Mitchell has also worked as an executive in the forestry industry and in resource industries in western Canada (1984–1990).

==Political career==
He gained experience in parliamentary procedure and legislative processes as Deputy Clerk of the Saskatchewan Legislature (1981–84). He was elected in 1991 to the Legislative Assembly of British Columbia, for the Liberal Party, in the riding of West Vancouver-Garibaldi. He was the party's House Leader, but resigned his position as a result of a rift over the Charlottetown constitutional accord. He sat the remainder of his term, until 1996, as an "Independent". During his term, he was a watchdog on a broad range of issues including resource management, labour relations, advanced education, and parliamentary reform.

==University/College administrator==
He served as Vice President of External Relations at Simon Fraser University from 1997 to 2002, where he was responsible for fundraising, alumni relations, media and public relations, and government affairs. SFU raised over $65 million under his direction and significantly expanded its campus in downtown Vancouver.

He became Vice President of University Relations at the University of Ottawa in September 2002. He led the university through a major re-branding initiative, and helped launch the largest fundraising campaign in the university's history, which exceeded its $200 million objective a year ahead of schedule.

In September 2007, he moved to Queen's University, assuming the post of Vice Principal (Advancement). In January 2009, he returned to Ottawa to take a new position as president and CEO of the Public Policy Forum, an independent, non-partisan NGO that specializes in convening Canadian leaders on issues of public service and governance.

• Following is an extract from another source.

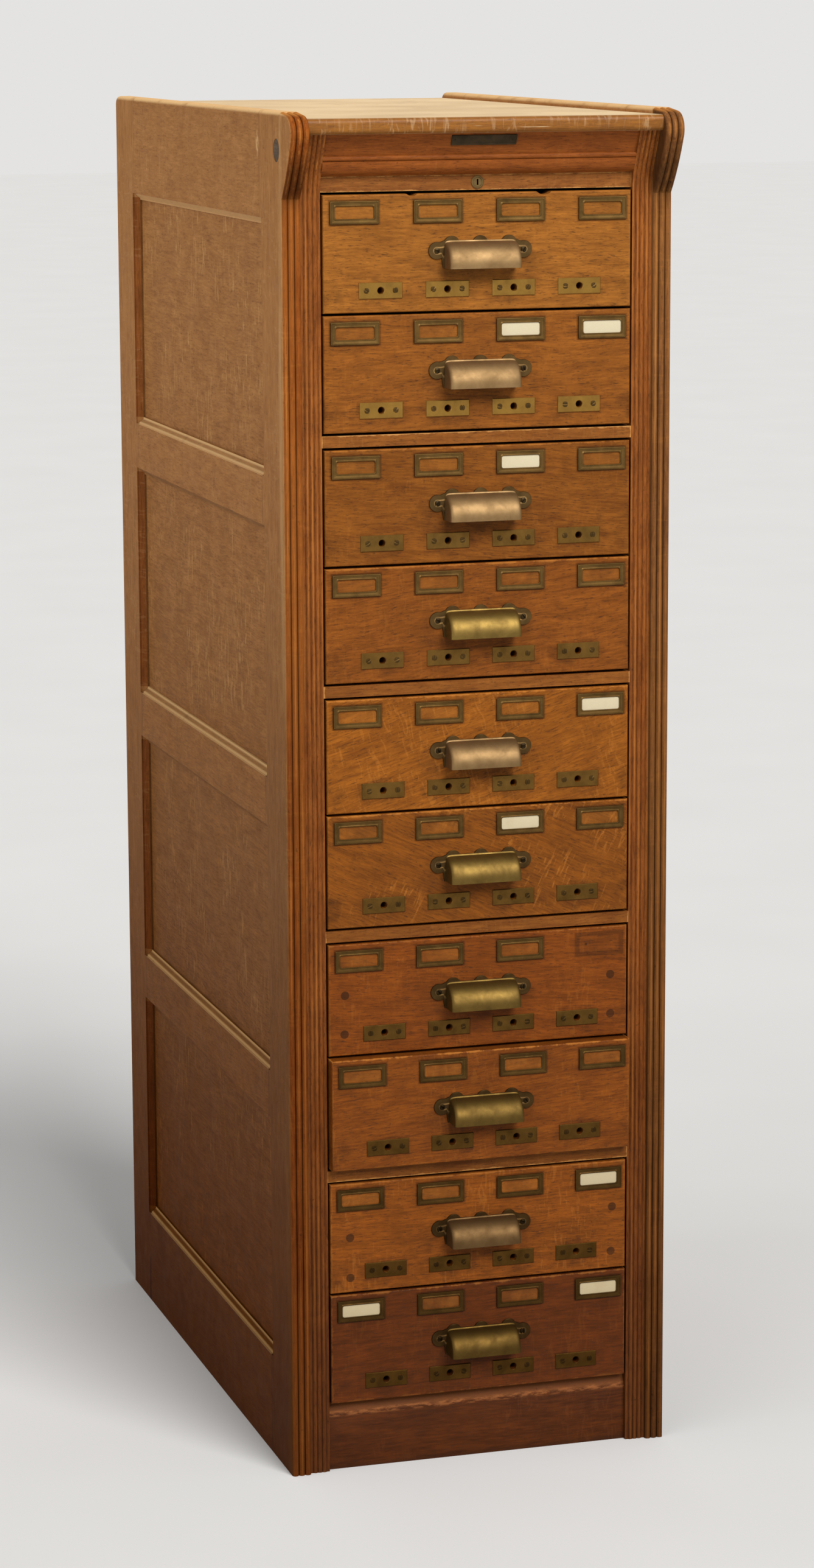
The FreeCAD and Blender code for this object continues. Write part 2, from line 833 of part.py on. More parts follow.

In April 2016, he commenced his new role at Bow Valley College as vice president, College Advancement and Chief External Relations Officer.

==Community service==
Mitchell has served on the boards of the Vancouver Art Gallery, Vancouver Aquarium and Marine Science Centre, the Ottawa Symphony, the Great Canadian Theatre company, the Parliamentary Centre and on the advisory committee of the Centre for the Study of Democracy at Queen's University. He is a Governor and Fellow of the Royal Canadian Geographical Society.